Stated task: Among the records that follow, find the line with "Keep writing the" and the line with "return complete(rim)". Set down those lines and all lines between them exactly, without adding anything.
== Given information
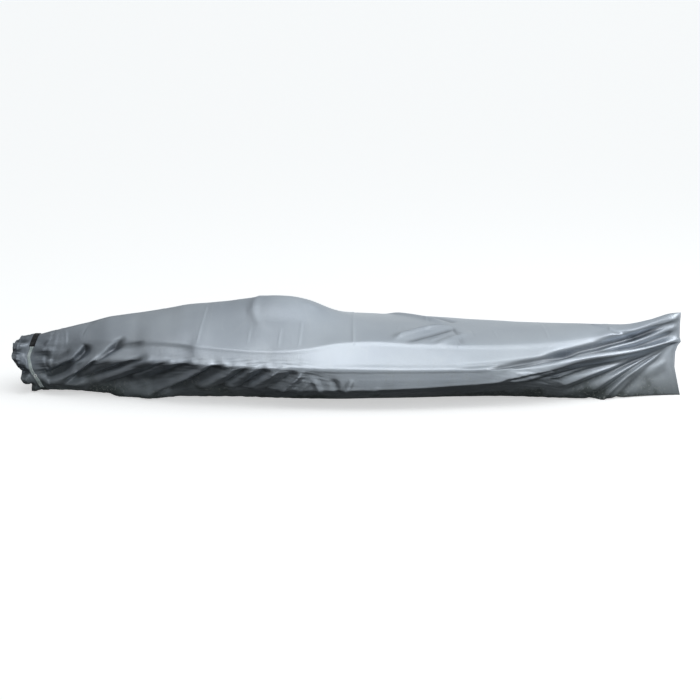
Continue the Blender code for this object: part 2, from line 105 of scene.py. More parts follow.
# Folds, a row each: start, middle and end as x and place, then height and the widths above and
# below the line in millimetres. A place is a share of a side's girth, 0 at the crest and 1 at the
# keel.
FIN_FOLDS = (
    (0.6, 0.546, 1.06, 0.426, 1.52, 0.334, 24, 21, 8),
    (0.86, 0.46, 1.14, 0.382, 1.51, 0.314, 5, 8, 6),
    (0.72, 0.585, 1.1, 0.478, 1.5, 0.352, -22, 12, 26),
    (0.84, 0.58, 1.12, 0.47, 1.49, 0.342, 11, 14, 9),
    (0.92, 0.64, 1.1, 0.532, 1.47, 0.35, 12, 16, 10),
    (0.94, 0.7, 1.13, 0.57, 1.4, 0.405, -12, 12, 16),
    (1.05, 0.74, 1.19, 0.58, 1.47, 0.356, 12, 16, 9),
    (1.06, 0.82, 1.2, 0.625, 1.47, 0.372, -13, 11, 14),
    (1.08, 0.9, 1.21, 0.66, 1.47, 0.372, 13, 15, 11),
    (1.14, 0.93, 1.25, 0.72, 1.46, 0.41, -8, 12, 18),
    (0.58, 0.46, 0.8, 0.4, 1.04, 0.33, -14, 11, 15),
    (0.46, 0.43, 0.64, 0.415, 0.84, 0.385, -5, 12, 16),
    (0.66, 0.475, 1.0, 0.374, 1.44, 0.282, -14, 10, 9),
    (1.09, -0.02, 1.14, 0.03, 1.2, 0.11, 6, 10, 7),
    (0.84, 0.375, 1.12, 0.275, 1.46, 0.075, -22, 14, 24),
    (1.08, 0.23, 1.3, 0.125, 1.51, 0.055, 16, 30, 14),
    (1.1, 0.32, 1.3, 0.23, 1.5, 0.16, 10, 16, 20),
    (1.16, 0.34, 1.33, 0.27, 1.49, 0.245, -9, 14, 14),
    (1.17, 0.13, 1.24, 0.16, 1.3, 0.2, -8, 12, 12),
    (1.24, 0.62, 1.34, 0.59, 1.46, 0.58, 3, 14, 18),
    (1.2, 0.76, 1.33, 0.7, 1.47, 0.7, -3, 16, 20),
)
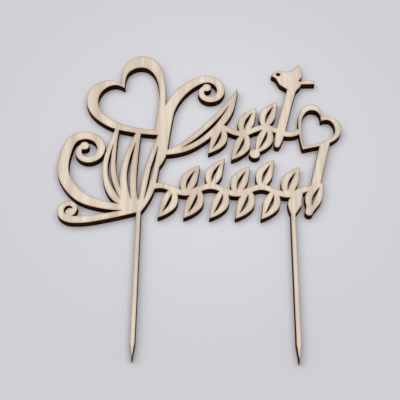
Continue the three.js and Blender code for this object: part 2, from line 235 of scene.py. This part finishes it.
class Finish(Tree):
    """A material and the nodes that give it its look."""

    def __init__(self, name):
        self.material = bpy.data.materials.new(name)
        super().__init__(self.material)
        self.surface = self.nodes["Principled BSDF"]

    def wear(self, looks):
        """Sets the shader's own sockets."""
        for name, value in looks.items():
            self.feed(self.surface.inputs[name], value)

    def place(self, scale, shift=(0.0, 0.0, 0.0)):
        """Points on the object, stretched by a scale along each axis and shifted."""
        spot = self.node("ShaderNodeTexCoord", {}, {}, "Object")
        return self.node("ShaderNodeMapping", {}, {"Vector": spot, "Scale": scale, "Location": shift})

    def reach(self, spot):
        """How far a point lies from a spot."""
        here = self.node("ShaderNodeTexCoord", {}, {}, "Object")
        return self.node("ShaderNodeVectorMath", {"operation": "DISTANCE"}, {0: here, 1: spot}, "Value")

    def noise(self, vector, per_metre, detail, rough=0.5):
        values = {"Vector": vector, "Scale": per_metre, "Detail": detail, "Roughness": rough}
        return self.node("ShaderNodeTexNoise", {}, values, "Fac")

    def ramp(self, value, low, high):
        """0 below low, 1 above high, and a smooth rise between them."""
        values = {"Value": value, "From Min": low, "From Max": high}
        return self.node("ShaderNodeMapRange", {"interpolation_type": "SMOOTHSTEP"}, values)

    def blend(self, share, first, second):
        """Two colours mixed by a share."""
        return self.node("ShaderNodeMix", {"data_type": "RGBA"}, {0: share, 6: first, 7: second}, 2)

    def bump(self, height, depth, strength):
        return self.node("ShaderNodeBump", {}, {"Height": height, "Distance": depth, "Strength": strength})


def basswood(name):
    """Sanded basswood veneer with its grain along the stakes, toasted beside the cut."""
    finish = Finish(name)
    grain = finish.place(GRAIN_ALONG, GRAIN_SHIFT)
    bands = finish.noise(grain, BANDS, 3)
    lines = finish.noise(grain, LINES, 4, 0.6)
    hairs = finish.noise(finish.place(HAIRS_ALONG), HAIRS, 2)
    pores = finish.noise(finish.place(PORES_ALONG), PORES, 1)
    wood = finish.blend(finish.ramp(bands * 0.62 + lines * 0.38, 0.34, 0.66), PALE_WOOD, WARM_WOOD)
    wood = finish.blend(finish.ramp(hairs, 0.62, 0.78) * 0.30, wood, HAIR)
    wood = finish.blend(finish.ramp(pores, 0.70, 0.78) * 0.28, wood, PORE)
    from_cut = finish.node("ShaderNodeAttribute", {"attribute_name": "from_cut"}, {}, "Fac")
    reach = from_cut - (finish.noise(finish.place(EVEN), RAGS, 3) - 0.5) * RAGGED
    wood = finish.blend((1 - finish.ramp(reach, *TOAST_REACH)) * TOAST_SHARE, wood, TOAST)
    wood = finish.blend((1 - finish.ramp(reach, *SCORCH_REACH)) * SCORCH_SHARE, wood, SCORCH)
    relief = finish.bump(lines * 0.5 + hairs * 0.5, 0.03 * MM, 0.5)
    finish.wear({"Base Color": wood, "Roughness": 0.62 + hairs * 0.12, "Normal": relief})
    finish.wear({"Specular IOR Level": 0.3})
    return finish.material


def charred(name, deep, glow):
    """A cut wall, charred by the beam, with the beam's upright streaks."""
    finish = Finish(name)
    streaks = finish.noise(finish.place(UPRIGHT), STREAKS, 2)
    smoke = finish.noise(finish.place(DRIFTING), SMOKE, 3)
    soot = finish.blend(finish.ramp(streaks * 0.55 + smoke * 0.45, 0.38, 0.7), deep, glow)
    relief = finish.bump(streaks, 0.04 * MM, 0.6)
    finish.wear({"Base Color": soot, "Roughness": 0.7 + streaks * 0.2, "Normal": relief})
    finish.wear({"Specular IOR Level": 0.03})
    return finish.material


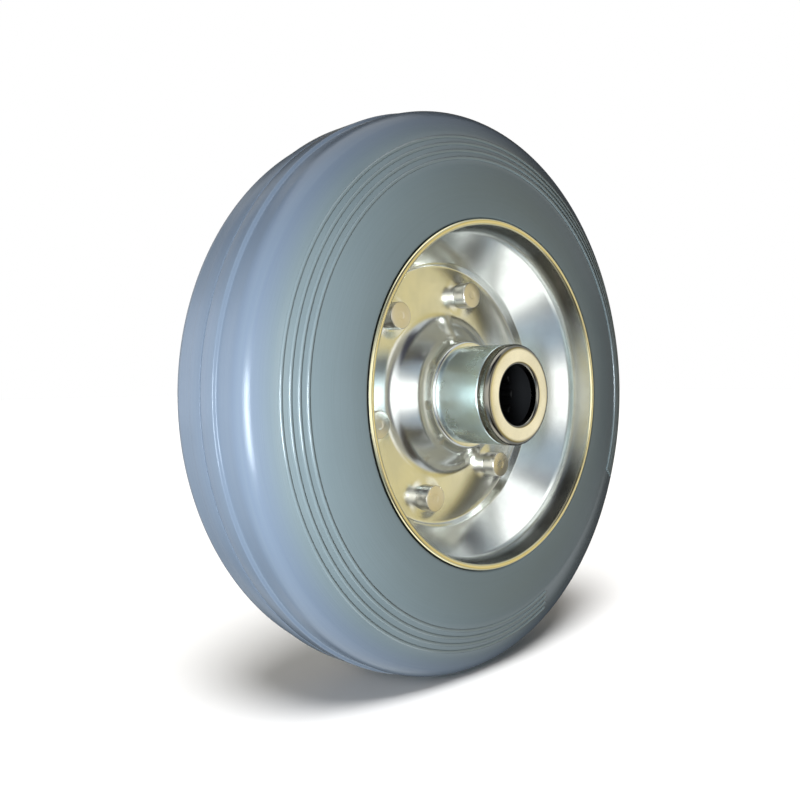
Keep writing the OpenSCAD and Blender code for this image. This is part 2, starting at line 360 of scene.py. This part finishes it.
def ridge_outline(tyre_radius, tyre_half_width, rim_radius, number):
    _, _, side, side_radius = side_arc(tyre_radius, tyre_half_width, rim_radius)
    x = tyre_radius - RIDGE_INSET - number * RIDGE_PITCH
    middle = Vector((x, side.y + math.sqrt(side_radius**2 - (x - side.x) ** 2)))
    return arc(middle, RIDGE_RADIUS, 0, 360)[:-1]


# The pieces


def make_tyre(sheet, rim_radius):
    _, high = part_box("tyre")
    radius, half_width = high.x, high.y
    tyre = draw("grey_tyre", tyre_outline(radius, half_width, rim_radius, sheet))
    spin(tyre)
    bpy.ops.object.mode_set(mode="OBJECT")
    ridges = []
    for side in (FRONT, BACK):
        for number in range(RIDGES):
            outline = ridge_outline(radius, half_width, rim_radius, number)
            ridge = draw("ridge", outline, side, PLAIN_FROM + PLAIN_SWEEP)
            spin(ridge, 360 - PLAIN_SWEEP)
            bpy.ops.object.mode_set(mode="OBJECT")
            ridges.append(ridge)
    return complete(join([tyre] + ridges))


def rivet_angles():
    return [RIVET_FROM + number * 360 / RIVETS for number in range(RIVETS)]


def make_rim_half(name, sheet, side):
    rim = draw(name, rim_outline(sheet), side)
    pick(lambda co: HORN_RADIUS + MM < co.x < DISC_RADIUS - MM and abs(co.y) < SHEET + TOUCH)
    bpy.ops.mesh.subdivide(number_cuts=DISC_CUTS)
    spin(rim)
    bpy.ops.object.mode_set(mode="OBJECT")
    for angle in rivet_angles():
        press_seat(rim, in_space(Vector((RIVET_CIRCLE, SHEET / 2)), side, angle), side)
    return complete(rim)


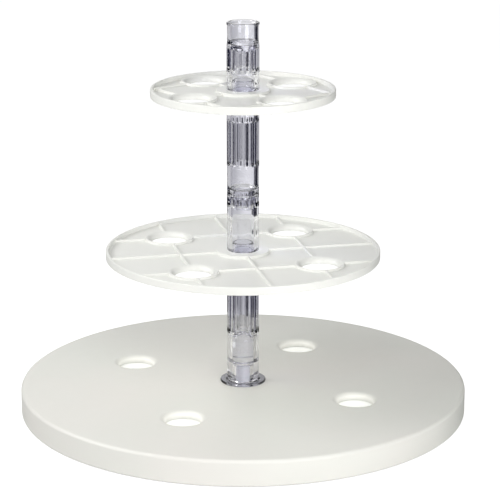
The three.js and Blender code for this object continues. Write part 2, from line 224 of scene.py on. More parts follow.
def with_rows(outline, heights):
    """The closed outline with extra points where its upright stretches pass the given heights."""
    points = []
    for here, ahead in zip(outline, outline[1:] + outline[:1]):
        points.append(here)
        if abs(here[0] - ahead[0]) > 1e-6:
            continue
        lowest, highest = sorted((here[1], ahead[1]))
        between = sorted({h for h in heights if lowest + 0.05 < h < highest - 0.05})
        if here[1] > ahead[1]:
            between.reverse()
        points.extend((here[0], height) for height in between)
    return points


def new_piece(name, vertices, faces):
    mesh = bpy.data.meshes.new(name)
    mesh.from_pydata([Vector(v) * MM for v in vertices], [], faces)
    piece = bpy.data.objects.new(name, mesh)
    bpy.context.scene.collection.objects.link(piece)
    shape = bmesh.new()
    shape.from_mesh(mesh)
    bmesh.ops.recalc_face_normals(shape, faces=shape.faces)
    shape.to_mesh(mesh)
    shape.free()
    return piece


def turned(name, outline, steps, relief=None):
    """An outline turned about the Z axis. It starts and ends on the axis, or closes on itself."""
    vertices = []
    rings = []
    for radius, height in outline:
        if radius == 0:
            rings.append([len(vertices)])
            vertices.append((0, 0, height))
            continue
        rings.append(list(range(len(vertices), len(vertices) + steps)))
        for i in range(steps):
            angle = 2 * math.pi * i / steps
            size = radius - (relief(angle, radius, height) if relief else 0)
            vertices.append((size * math.cos(angle), size * math.sin(angle), height))
    pairs = list(zip(rings, rings[1:]))
    if outline[0][0] != 0:
        pairs.append((rings[-1], rings[0]))
    faces = []
    for lower, upper in pairs:
        for i in range(steps):
            j = (i + 1) % steps
            corners = (
                lower[i % len(lower)], lower[j % len(lower)],
                upper[j % len(upper)], upper[i % len(upper)],
            )
            faces.append(tuple(dict.fromkeys(corners)))
    return new_piece(name, vertices, faces)


def rod(name, radius, bottom, top, steps=HOLE_STEPS):
    return turned(name, [(0, bottom), (radius, bottom), (radius, top), (0, top)], steps)


def bar(name, section, length):
    """A straight bar along X with the given (across, height) section."""
    count = len(section)
    vertices = [(x, across, height) for x in (-length / 2, length / 2) for across, height in section]
    faces = [tuple(range(count)), tuple(range(count, 2 * count))]
    for i in range(count):
        j = (i + 1) % count
        faces.append((i, j, count + j, count + i))
    return new_piece(name, vertices, faces)


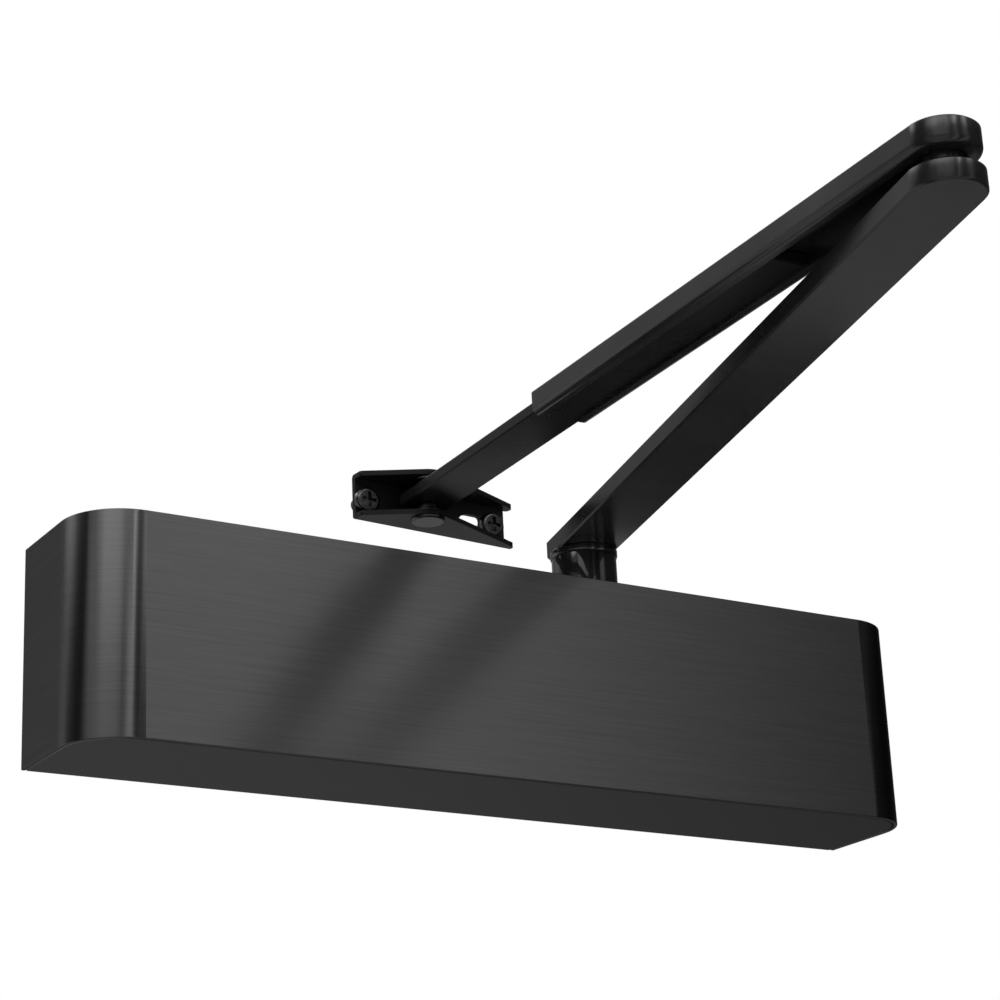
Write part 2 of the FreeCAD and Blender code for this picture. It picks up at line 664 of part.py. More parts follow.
def pinion_tooth(centre):
    """One tooth of the pinion about the origin, centred on an angle."""
    base_r = PITCH_R * math.cos(PRESSURE_ANGLE)
    thickness = math.pi * MODULE / 2 - TOOTH_BACKLASH
    pitch_half = thickness / (2 * PITCH_R) + involute(PRESSURE_ANGLE)
    flank = []
    for k in range(FLANK_STEPS + 1):
        radius = base_r + (PINION_TIP_R - base_r) * k / FLANK_STEPS
        half = pitch_half - involute(math.acos(base_r / radius))
        flank.append((radius, half))
    inside = JOURNAL_R
    flank.insert(0, (inside, flank[0][1]))
    left = [(r * math.cos(centre - half), r * math.sin(centre - half)) for r, half in flank]
    right = [(r * math.cos(centre + half), r * math.sin(centre + half)) for r, half in reversed(flank)]
    return prism(left + right, -PINION_HALF_HEIGHT, PINION_HALF_HEIGHT)


def pinion_shaft():
    core = upright(PINION_ROOT_R, 0, 0, -PINION_HALF_HEIGHT, PINION_HALF_HEIGHT)
    teeth = [pinion_tooth(-math.pi / 2 + k * 2 * math.pi / TEETH) for k in range(TEETH)]
    gear = core.multiFuse(teeth)
    shaft = upright(JOURNAL_R, 0, 0, JOURNAL_BOTTOM, HUB_BOTTOM)
    half = SPINDLE_SQUARE / 2
    square = block(-half, half, -half, half, HUB_BOTTOM, ARM_TOP - SQUARE_GAP)
    square = square.common(upright(JOURNAL_R, 0, 0, HUB_BOTTOM, ARM_TOP))
    square.rotate(V(0, 0, 0), Z_AXIS, math.degrees(ARM_ANGLE))
    whole = gear.fuse(shaft).fuse(square).removeSplitter()
    whole = whole.cut(upright(ARM_SCREW_R, 0, 0, ARM_TOP - ARM_SCREW_LENGTH, ARM_TOP + THROUGH))
    return place(whole, SPINDLE_X, SPINDLE_Y, 0.0)


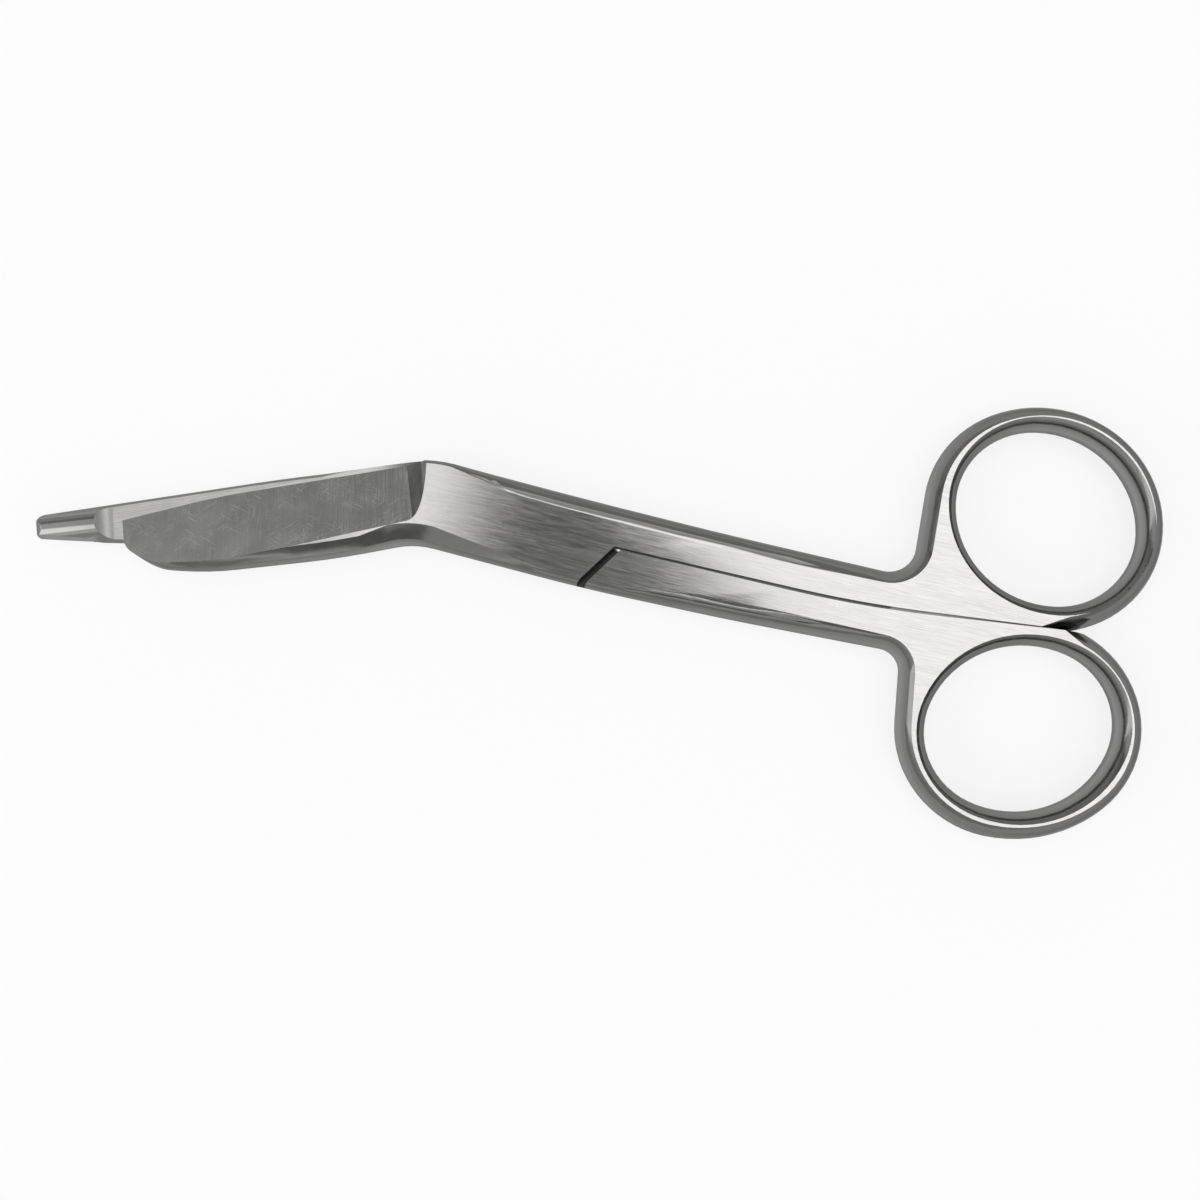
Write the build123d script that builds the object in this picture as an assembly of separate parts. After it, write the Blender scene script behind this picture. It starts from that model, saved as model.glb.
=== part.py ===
from build123d import *
import math
import os

# Bandage scissors: two forged halves that lap each other at the joint, held by one screw.
# Millimetres. The origin is the pivot axis on the plane that the scissors lie on.
# +X runs along the closed handles towards the finger rings, and +Z is the side with no screw head.

# Thickness across the ground flats. The halves slide on each other at half of it.
thickness = 5.2
overrun = 1.2
far = 120.0

# Edge sections of the forging, from the flash line at mid height up to the flat. The wall leans in
# by its inset over its rise, and a bevel runs on from there to where the flat starts.
wall_bow = 0.07
bevel_bow = 0.04
edge_reach = 2.6
ring_wall_inset = 0.75
ring_wall_rise = 1.75
ring_flat_inset = 1.6
hole_wall_inset = 0.3
hole_wall_rise = 1.45
hole_flat_inset = 1.2
hole_bow = 0.1
shank_wall_inset = 0.7
shank_wall_rise = 1.9
shank_flat_inset = 2.1
shank_bow = 0.16
elbow_wall_inset = 0.3
elbow_wall_rise = 2.1
elbow_flat_inset = 0.75
waist_wall_inset = 0.42
waist_wall_rise = 2.0
waist_flat_inset = 1.0
bend_wall_inset = 0.68
bend_wall_rise = 1.83
bend_flat_inset = 2.55
back_wall_inset = 0.47
back_wall_rise = 1.7
back_flat_inset = 1.85
belly_wall_inset = 0.4
belly_wall_rise = 1.7
belly_flat_inset = 1.35
nose_wall_inset = 0.37
nose_wall_rise = 1.7
nose_flat_inset = 1.1

# Outline of the lapped joint and the two shanks
elbow_x = -9.2
elbow_y = 5.94
elbow_radius = 16.0
upper_joint_x = 9.5
upper_joint_y = 5.24
upper_joint_radius = 800.0
upper_shank_x = 28.0
upper_shank_y = 4.85
upper_shank_radius = 600.0
lower_joint_x = 13.0
lower_joint_y = -5.6
lower_joint_radius = 250.0
lower_shank_x = 31.0
lower_shank_y = -5.2
lower_shank_radius = 350.0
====
Solution to this problem:
Keep writing the OpenSCAD and Blender code for this image. This is part 2, starting at line 360 of scene.py. This part finishes it.
def ridge_outline(tyre_radius, tyre_half_width, rim_radius, number):
    _, _, side, side_radius = side_arc(tyre_radius, tyre_half_width, rim_radius)
    x = tyre_radius - RIDGE_INSET - number * RIDGE_PITCH
    middle = Vector((x, side.y + math.sqrt(side_radius**2 - (x - side.x) ** 2)))
    return arc(middle, RIDGE_RADIUS, 0, 360)[:-1]


# The pieces


def make_tyre(sheet, rim_radius):
    _, high = part_box("tyre")
    radius, half_width = high.x, high.y
    tyre = draw("grey_tyre", tyre_outline(radius, half_width, rim_radius, sheet))
    spin(tyre)
    bpy.ops.object.mode_set(mode="OBJECT")
    ridges = []
    for side in (FRONT, BACK):
        for number in range(RIDGES):
            outline = ridge_outline(radius, half_width, rim_radius, number)
            ridge = draw("ridge", outline, side, PLAIN_FROM + PLAIN_SWEEP)
            spin(ridge, 360 - PLAIN_SWEEP)
            bpy.ops.object.mode_set(mode="OBJECT")
            ridges.append(ridge)
    return complete(join([tyre] + ridges))


def rivet_angles():
    return [RIVET_FROM + number * 360 / RIVETS for number in range(RIVETS)]


def make_rim_half(name, sheet, side):
    rim = draw(name, rim_outline(sheet), side)
    pick(lambda co: HORN_RADIUS + MM < co.x < DISC_RADIUS - MM and abs(co.y) < SHEET + TOUCH)
    bpy.ops.mesh.subdivide(number_cuts=DISC_CUTS)
    spin(rim)
    bpy.ops.object.mode_set(mode="OBJECT")
    for angle in rivet_angles():
        press_seat(rim, in_space(Vector((RIVET_CIRCLE, SHEET / 2)), side, angle), side)
    return complete(rim)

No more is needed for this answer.